In those lectures, after giving an account of our Irish cheap-ejectment statutes, I continue as follows:

“It needs but this record of exterminating legislation, and the parallel series of “arms acts” which accompanied it, to satisfy all men, that on this soil, the people and the persons called “government” are deadly enemies; so that by the first law of nature it lies upon the “government” to be on its guard against the people – and upon the people to take means of saving themselves from the government.”

And again, speaking of tenant-right, I say:

“After all that has been said and written about this ‘tenant-right,’ the plain fact remains, that it was created at first, and is sustained now, by force and intimidation. What we call ‘law’ in this country is entirely against it; and the power which guarantees it is that called ‘midnight legislation,’ which (though somewhat blind and savage occasionally in its executive department) is, after all, the only impartial and national government Ireland knows.”

In the conclusion of the second lecture you will find this passage: –

“I have imperfectly, but I trust faithfully, described the ways of country life in various other lands, and shown how the condition of an Irish farmer differs from them all, and I think you will agree with me that it is a matter of some importance to make these things well understood in Ireland just at the beginning of this winter – not merely as a matter of useful knowledge or curious inquiry into men and manners, but with direct reference to the deliberate attempt now made by our enemies – that is, by the British government – to complete the conquest of Ireland in the degradation, pauperisation, and destruction of her people – an attempt which I firmly believe will be signally successful, or else finally defeated, within a year and a day.

It is now, now especially, that we are bound to learn how the ‘rights of property’ and the rights of labour are generally understood and acted on by other nations of the globe. We have no government to protect us – no Hardenberg to do us justice. It is by standing on our rights, each man of us upon his own rights, as a man and citizen, that we can present a living barrier, six millions strong – we are six millions still – against the further progress of legislative conquest and extermination.”


“The Prussian state and people fell at Jena; our Jena was the famine of 1847. Twenty thousand Prussians fell at Jena. Twenty times twenty thousand Irishmen, with all their women and children, were ignominiously slain this year by hunger and plague. Within one year after the carnage of Jena most extensive land reforms were commenced to raise up the fallen nation anew; for the government of Prussia was not the enemy of Prussia. But, my friends, we hear of no land reform for Ireland. Neither shall we, I firmly believe, unless the survivors of the people take the affair into their own hands.”

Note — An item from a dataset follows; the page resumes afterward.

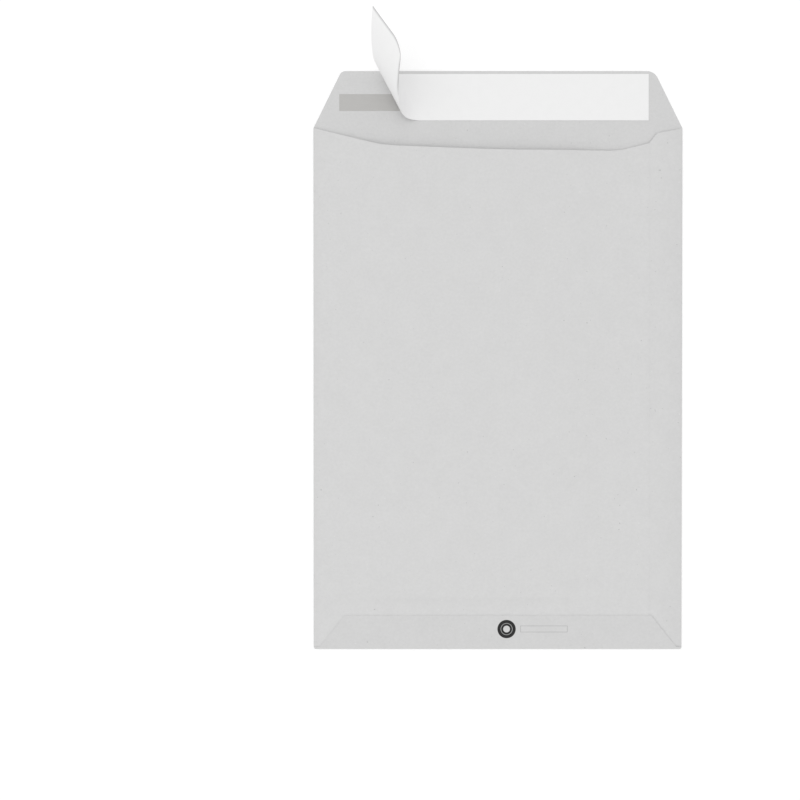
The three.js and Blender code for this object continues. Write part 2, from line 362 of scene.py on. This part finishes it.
def foldedSheet():
    piece = bpy.data.objects.new("foldedSheet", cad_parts["paper_blank"].data.copy())
    bpy.context.scene.collection.objects.link(piece)
    bpy.ops.object.select_all(action="DESELECT")
    piece.select_set(True)
    bpy.context.view_layer.objects.active = piece
    bpy.ops.object.mode_set(mode="EDIT")
    bpy.ops.mesh.select_all(action="SELECT")
    bpy.ops.mesh.remove_doubles(threshold=skinShape["weld"])
    bpy.ops.object.mode_set(mode="OBJECT")
    bpy.ops.mesh.customdata_custom_splitnormals_clear()
    bpy.ops.object.shade_smooth_by_angle(angle=math.radians(skinShape["smoothAngle"]))
    dress(piece, recycledPaper())
    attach(piece, "root")
    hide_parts("paper_blank")


foldedSheet()
print("stage: folded sheet")

# the liner again, finer than its solid: the same strip, with a rounded corner at its free
# end and a near edge that rolls up a little
stripShape = {
    "peelLine": -0.0548,     # middle of the peel line
    "flatEnd": 0.0936,       # the other end, which lies flat
    "middle": 0.1811,        # of its width
    "level": 0.00028,        # height of the middle of its thickness where it lies flat
    "width": 0.0288,
    "thickness": 0.0001,
    "length": 0.0610,        # free length along its middle
    "endSlant": 0.351,       # how much longer it is for each metre across
    "cornerRadius": 0.0101,
    # how the free end bends, at runs from the peel line: curvature in 1/m, and the lean of
    # the bend lines, as the run along the strip for each metre across it
    "curvature": ((0, 84.7), (0.0108, 71.1), (0.0297, 8.2), (0.0485, 8.4), (0.0674, 5.3)),
    "lean": ((0, 0.468), (0.0171, 0.566), (0.0422, 0.699), (0.0674, 0.785)),
    "rollFrom": 0.0121,      # distance from the middle where the near edge starts to roll
    "rollRadius": 0.0064,
    "rollRuns": (0.0246, 0.0494),   # the roll grows between these
    # painted shade: a grey band painted along the free edges of the curled end
    "edgeShade": 0.0018,     # the free edges are grey this far in ...
    "edgeRuns": (0.0220, 0.0300),   # ... growing between these
    "columns": 150,
    "rows": 48,
    "steps": 240,
    "smoothAngle": 50,
}


def lookUp(stations, run):
    for (before, low), (after, high) in zip(stations, stations[1:]):
        if run < after:
            return low + (high - low) * (run - before) / (after - before)
    return stations[-1][1]


def ramp(value, begins, full):
    return min(1.0, max(0.0, (value - begins) / (full - begins)))


# frames along the middle: run, lean, place, and the directions along and across
def stripFrames(shape):
    step = (shape["length"] + shape["width"]) / shape["steps"]
    origin = Vector((shape["peelLine"], shape["middle"], shape["level"]))
    along, across = Vector((-1.0, 0.0, 0.0)), Vector((0.0, 1.0, 0.0))
    frames = []
    for k in range(shape["steps"] + 1):
        frames.append((k * step, lookUp(shape["lean"], k * step), origin.copy(),
                       along.copy(), across.copy()))
        lean = lookUp(shape["lean"], (k + 0.5) * step)
        turn = lookUp(shape["curvature"], (k + 0.5) * step) * math.hypot(1, lean) * step
        spin = Quaternion((across + along * lean).normalized(), turn)
        origin += along * step / 2
        along.rotate(spin)
        across.rotate(spin)
        origin += along * step / 2
    return frames


# a point of the strip and the normal of its upper side, at a run along it and an offset
# across it
def stripPoint(frames, run, offset):
    _, lean, origin, along, across = frames[0]
    if run <= lean * offset:
        return origin + across * offset + along * run, across.cross(along)
    for before, after in zip(frames, frames[1:]):
        near, far = before[0] + before[1] * offset, after[0] + after[1] * offset
        if far >= run:
            break
    share = (run - near) / (far - near)
    places, normals = [], []
    for _, lean, origin, along, across in (before, after):
        places.append(origin + across * offset + along * (lean * offset))
        normals.append(across.cross(along))
    return places[0].lerp(places[1], share), normals[0].lerp(normals[1], share).normalized()


def rolledPoint(shape, frames, run, offset):
    place = stripPoint(frames, run, offset)[0]
    beyond = -offset - shape["rollFrom"]
    share = ramp(run, *shape["rollRuns"])
    if beyond <= 0 or share == 0:
        return place
    kept, normal = stripPoint(frames, run, offset + beyond)
    radius = shape["rollRadius"] / (share * share * (3 - 2 * share))
    turn = beyond / radius
    return (kept + (place - kept).normalized() * (radius * math.sin(turn))
            - normal * (radius * (1 - math.cos(turn))))


def stripEnd(shape, offset):  # how far the strip runs, with its rounded corner
    radius = shape["cornerRadius"]
    inCorner = max(0.0, radius - shape["width"] / 2 - offset)
    return (shape["length"] + shape["endSlant"] * offset
            - radius + math.sqrt(radius * radius - inCorner * inCorner))


def peeledLiner():
    shape = stripShape
    frames = stripFrames(shape)
    half = shape["width"] / 2
    bpy.ops.object.select_all(action="DESELECT")
    bpy.ops.mesh.primitive_grid_add(x_subdivisions=shape["columns"],
                                    y_subdivisions=shape["rows"], size=2)
    piece = bpy.context.object
    piece.name = "peeledLiner"
    edgeShadeValues = []
    for vertex in piece.data.vertices:  # the grid lies between -1 and 1 both ways
        offset = vertex.co.y * half
        column = round((vertex.co.x + 1) / 2 * shape["columns"])
        end = stripEnd(shape, offset)
        run = -half + (end + half) * (column - 1) / (shape["columns"] - 1)
        if column == 0:      # at the flat end
            run = shape["peelLine"] - shape["flatEnd"]
        vertex.co = rolledPoint(shape, frames, run, offset)
        # how much painted edge shade each point gets
        inside = min(offset + half, end - run)
        edgeShadeValues.append(ramp(run, *shape["edgeRuns"]) * (1 - ramp(inside, 0, shape["edgeShade"])))
    dress(piece, releasePaper())
    wall = piece.modifiers.new("wall", "SOLIDIFY")
    wall.thickness = shape["thickness"]
    wall.offset = 0.0
    bpy.ops.object.modifier_apply(modifier="wall")
    side = piece.data.attributes.new("underside", "FLOAT", "POINT")
    edge = piece.data.attributes.new("paintedEdgeShade", "FLOAT", "POINT")
    for k in range(len(piece.data.vertices)):  # the underside's come first
        side.data[k].value = 1.0 if k < len(edgeShadeValues) else 0.0
        edge.data[k].value = edgeShadeValues[k % len(edgeShadeValues)]
    bpy.ops.object.shade_smooth_by_angle(angle=math.radians(shape["smoothAngle"]))
    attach(piece, "root")
    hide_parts("release_liner")


peeledLiner()
print("stage: peeled liner")

floorLook = {"size": 6.0, "under": 0.0003, "albedo": 0.95, "lift": 0.11}
black, white = (0.0, 0.0, 0.0, 1.0), (1.0, 1.0, 1.0, 1.0)


def seenDirectly(nodes):  # 1 for rays from the camera, off shiny faces and through clear ones
    rays = nodes.node("ShaderNodeLightPath")
    camera, glossy, through = (nodes.wire(rays, f"Is {kind} Ray")
                               for kind in ("Camera", "Glossy", "Transmission"))
    return camera.atLeast(glossy).atLeast(through)


def whiteTable():
    look = floorLook
    bpy.ops.object.select_all(action="DESELECT")
    bpy.ops.mesh.primitive_plane_add(size=look["size"], location=(0, 0, -look["under"]))
    floor = bpy.context.object
    floor.name = "table"
    finish = Finish("whiteTable")
    lift = finish.mix(seenDirectly(finish) * look["lift"], black, white)
    finish.principled(0.0, Roughness=1.0, Base_Color=(look["albedo"],) * 3 + (1.0,),
                      Emission_Color=lift, Emission_Strength=1.0)
    floor.data.materials.append(finish.material)


whiteTable()

# above the table, with the width that it sees there and a tilt in degrees
cameraPlace = {"x": -0.0608, "y": -0.0033, "height": 0.560, "fieldWidth": 0.4980,
               "tilt": -0.37, "sensor": 36.0, "nearest": 0.01}


def lookDown():
    look = cameraPlace
    data = bpy.data.cameras.new("above")
    camera = bpy.data.objects.new("above", data)
    bpy.context.scene.collection.objects.link(camera)
    camera.location = (look["x"], look["y"], look["height"])
    camera.rotation_euler = (math.radians(look["tilt"]), 0.0, 0.0)
    data.sensor_width = look["sensor"]
    data.lens = look["sensor"] * look["height"] / look["fieldWidth"]
    data.clip_start = look["nearest"]
    bpy.context.scene.camera = camera


lookDown()

# the sky's strength is for what it lights; seen directly it is pure white
lampLook = {"place": (-0.8, -0.1, 2.9), "size": 4.0, "power": 25.5, "sky": 0.82}


def studioLight():
    look = lampLook
    data = bpy.data.lights.new("softbox", "AREA")
    data.shape = "SQUARE"
    data.size = look["size"]
    data.energy = look["power"]
    lamp = bpy.data.objects.new("softbox", data)
    bpy.context.scene.collection.objects.link(lamp)
    lamp.location = look["place"]
    lamp.rotation_euler = (-Vector(look["place"])).to_track_quat("-Z", "Y").to_euler()
    world = bpy.data.worlds.new("studio")
    bpy.context.scene.world = world
    world.use_nodes = True
    sky = Nodes(world.node_tree)
    background = sky.tree.nodes["Background"]
    sky.join(white, background.inputs["Color"])
    sky.join(seenDirectly(sky) * (1 - look["sky"]) + look["sky"], background.inputs["Strength"])


studioLight()
bpy.context.scene.view_settings.view_transform = "Standard"
print("stage: table, lamp and camera")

Here now are the very same doctrines which have alarmed and shocked you all in my letter of a few days ago. Here they are, as broad and strong four months ago. And when those lectures appeared in print, you may suppose our Council took instant alarm, and prepared resolutions to repudiate me. No; they did nothing of the kind. Well, then, you must conclude they at least gravely rebuked me in the Council, and warned me not to say such things again. No; not that either. But I will tell you what they did; they unanimously voted that those lectures should be printed in their name as one of the Confederate educational tracts.

And I have here in my hand a proof of them from the printer; and I find that two thousand copies of them will be ready for distribution to-morrow.

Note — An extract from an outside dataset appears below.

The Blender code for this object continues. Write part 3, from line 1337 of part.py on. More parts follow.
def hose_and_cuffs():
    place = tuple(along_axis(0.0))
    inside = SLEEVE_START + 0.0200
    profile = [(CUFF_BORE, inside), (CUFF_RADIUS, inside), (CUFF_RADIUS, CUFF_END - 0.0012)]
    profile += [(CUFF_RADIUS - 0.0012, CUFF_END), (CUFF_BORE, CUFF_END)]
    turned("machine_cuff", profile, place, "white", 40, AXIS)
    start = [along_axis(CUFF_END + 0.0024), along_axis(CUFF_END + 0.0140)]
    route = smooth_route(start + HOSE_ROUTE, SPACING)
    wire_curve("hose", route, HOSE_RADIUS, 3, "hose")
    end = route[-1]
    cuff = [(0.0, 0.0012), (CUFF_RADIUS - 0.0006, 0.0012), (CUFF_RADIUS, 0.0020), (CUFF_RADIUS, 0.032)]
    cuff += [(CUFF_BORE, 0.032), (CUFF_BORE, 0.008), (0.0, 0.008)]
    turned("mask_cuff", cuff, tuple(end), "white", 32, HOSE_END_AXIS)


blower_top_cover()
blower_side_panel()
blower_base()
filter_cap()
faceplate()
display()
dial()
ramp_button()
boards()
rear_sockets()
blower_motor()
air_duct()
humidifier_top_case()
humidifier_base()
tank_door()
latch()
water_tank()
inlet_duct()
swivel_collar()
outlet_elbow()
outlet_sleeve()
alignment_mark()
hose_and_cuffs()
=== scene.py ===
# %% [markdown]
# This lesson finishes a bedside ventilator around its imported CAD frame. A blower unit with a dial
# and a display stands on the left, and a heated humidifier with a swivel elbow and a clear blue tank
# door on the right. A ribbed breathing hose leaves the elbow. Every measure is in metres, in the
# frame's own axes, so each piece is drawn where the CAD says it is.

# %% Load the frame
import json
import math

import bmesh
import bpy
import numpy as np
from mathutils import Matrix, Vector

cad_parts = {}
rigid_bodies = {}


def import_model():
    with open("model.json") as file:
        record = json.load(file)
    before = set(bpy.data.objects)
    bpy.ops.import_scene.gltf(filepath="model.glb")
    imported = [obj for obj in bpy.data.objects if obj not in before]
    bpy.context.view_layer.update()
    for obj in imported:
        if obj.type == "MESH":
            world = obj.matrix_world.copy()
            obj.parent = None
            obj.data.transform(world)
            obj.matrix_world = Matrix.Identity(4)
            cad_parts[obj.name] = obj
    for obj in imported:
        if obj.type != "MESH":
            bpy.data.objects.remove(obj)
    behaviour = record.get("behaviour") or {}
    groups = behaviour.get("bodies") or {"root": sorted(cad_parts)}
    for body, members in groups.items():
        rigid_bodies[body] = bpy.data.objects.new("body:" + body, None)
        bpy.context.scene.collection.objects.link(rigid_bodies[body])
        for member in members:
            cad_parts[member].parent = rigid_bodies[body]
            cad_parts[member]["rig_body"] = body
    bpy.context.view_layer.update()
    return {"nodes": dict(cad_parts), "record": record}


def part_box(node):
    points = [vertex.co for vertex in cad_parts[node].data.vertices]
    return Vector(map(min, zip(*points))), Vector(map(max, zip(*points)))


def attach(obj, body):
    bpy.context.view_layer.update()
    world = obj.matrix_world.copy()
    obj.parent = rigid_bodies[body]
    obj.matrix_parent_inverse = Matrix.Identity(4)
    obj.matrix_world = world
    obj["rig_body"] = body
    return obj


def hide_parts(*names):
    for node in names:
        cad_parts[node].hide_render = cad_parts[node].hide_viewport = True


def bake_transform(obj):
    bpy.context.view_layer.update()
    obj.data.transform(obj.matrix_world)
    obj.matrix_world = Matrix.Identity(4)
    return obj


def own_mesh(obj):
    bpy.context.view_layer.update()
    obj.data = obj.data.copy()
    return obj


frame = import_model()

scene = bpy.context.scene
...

And as I have no interest in the sale, I feel at liberty to recommend these lectures to the attentive perusal of all the farmers and labourers in Ireland, for whose use, no doubt, our Council has printed them in this cheap form.

In short, sir, if I have now broken the fundamental rules, I have also been breaking them systematically, openly, and with the sanction of the Council, ever since I drew them up, twelve months ago.

Most of the arguments advanced to-night I have no need to controvert. Generally speaking, they are arguments against the declaration of immediate war on the Queen of England – against leading out a starving peasantry to be mown down in the open field by the regular troops. None of these things, as of course you are aware, I have recommended.

But, even if I had, there are far worse things going on around us than bloodshed. Mr. Dillon has a great horror of local insurrections – perhaps he prefers local starvations – local desolation and pauperism, local exterminations.

Sir, I hold that the most disastrous insurrections were not half so horrible as any of these things; I hold that it is a more hideous national calamity for ten men to be cast out to die of hunger, like dogs in the ditches, than for ten thousand to be hewn to pieces, fighting like men and Christians in defence of their rights.

But beware, says Mr. McGee, beware of exasperating class against class; once disturb the ethereal calm – the sweet confidence and affection that reigns between classes in Ireland, and you know not where it may end. I answer, Skibbereen! Bantry! Schull! Westport! I point to the exterminations, the murders, the hangings, the coercion act!

But, sir, with this part of the argument I have done. Mr. Dillon, however, has put it to me that I ought to withdraw my amendment, in order to put what he considers the true issue before you – namely, an insurrectionary policy, or a parliamentary one. I will tell you why I do not; because I deny the competency of this meeting to settle upon either the one or the other, without full notice to all the Confederates in Ireland. And now I will complain of our Council in this matter. There has been for weeks in preparation a report purporting to fix an exclusive policy for the Confederation, a copy of which I insisted should be sent to all town and country Clubs in England and Ireland, and to all Confederates with whom the secretary corresponds – and I was led to believe this would have been done before attempting to get the vote of a public meeting on so important a measure. But after weeks spent in the discussion of that document, at the very last hour it is withdrawn, and the very same thing is attempted to be done by another document – namely, by these resolutions. My reason then for putting my amendment in this simply negative form, is that I do not desire to thrust my opinion on the Confederation at present. I deny the right of either party to do so, and I only want to preserve the freedom of speech and action within our rules which we have hitherto enjoyed.

And now, I say, adopt these resolutions and you seal the fate of the Confederation; you make it merely one of the long series of moral-force agitating associations that have plagued Ireland for forty years. Adopt these, and all the world will see that you have thrown the people over board to conciliate the gentry.

If you pass these resolutions you may as well write on your walls, at one side “Patience and Perseverance,” and at the other, “The man who commits a crime gives strength to the enemy.” And so you may count upon a seven years’ course of organising, agitating, and speechifying; and at the end of that time you can begin again, and try another seven years. The thing will last your time, and dying in a good old age you will leave to your children a noble legacy of Confederate cards.